Although jeans were frowned upon by Soviet officials as symbols of decadence and western imperialism, the products on display had to be replaced almost daily. Why? As explained then by the international press service R&F Features, “Eager Soviet visitors handled – and occasionally helped themselves to – display samples of the all-American denim pants.”
Levi’s® jeans were a coveted, but forbidden capitalist item in the Soviet Union for the next thirty years. Then, when the Berlin Wall came down in 1989, Russian citizens could buy “real” (not black market) Levi’s® jeans for the very first time.
The LS&CO. Archives has a letter from one such happy customer, a woman named Larisa Popik, who wrote us in August of 1991:
A man hasn’t very much happy minutes in his life, but every happy moment remains in his memory for a long time.
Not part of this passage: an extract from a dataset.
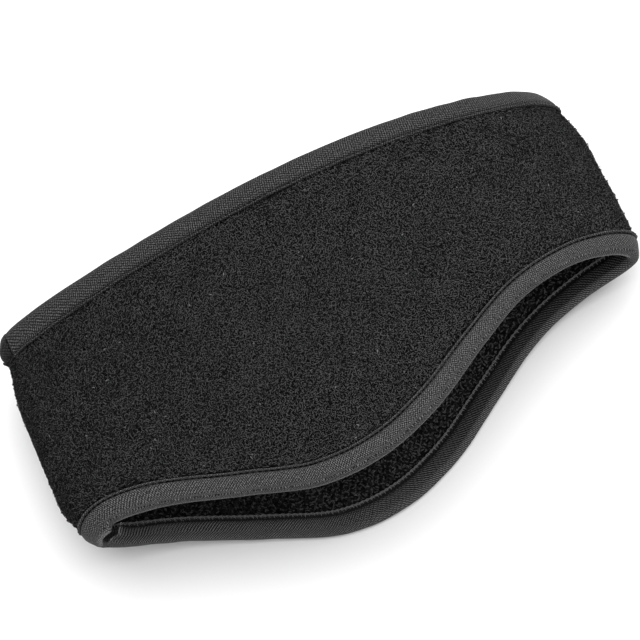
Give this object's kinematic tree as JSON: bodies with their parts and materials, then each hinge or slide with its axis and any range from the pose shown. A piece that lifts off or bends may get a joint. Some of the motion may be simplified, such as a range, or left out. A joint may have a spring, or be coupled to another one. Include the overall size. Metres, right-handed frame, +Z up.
{
  "type": "ear warmer headband",
  "caption": "Fleece ear warmer headband lying on its side: a contoured band, wide over the ears and narrow at the front, with knit binding on both edges.",
  "frame": {"origin": "centre of the outline in plan, on the surface it lies on", "axes": "+X from the back fold to the front fold, +Y towards the edge nearer the crown, +Z up from the surface it lies on"},
  "size_m": [0.2456, 0.1272, 0.0699],
  "materials": {
    "fleece": "brushed pile, matte charcoal",
    "knit_binding": "fine stretch knit, matte dark grey"
  },
  "bodies": {
    "root": {"fleece_band": "fleece", "upper_binding": "knit_binding", "lower_binding": "knit_binding"}
  },
  "joints": []
}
I’m not the fanatic of clothes, but the buying of Levi’s jeans (501) is one of such moments in my life. I’m 24, but while wearing your jeans I feel myself like a 15-years-school-girl, I feel myself like a graceful, slender and beautiful girl.
Thank you very much for such comfortable, soft, light and nice jeans. Good luck to your kind and necessary business!
So, Levi 501 jeans—a vanguard fighter for capitalist restoration—now falls victim to the very process it seemed contrary to.
Maybe there’s hope for Levi’s in filling a niche for those wealthy enough to purchase jeans that perhaps allude to their birth in a place totally the opposite of where they are sold now: Barneys.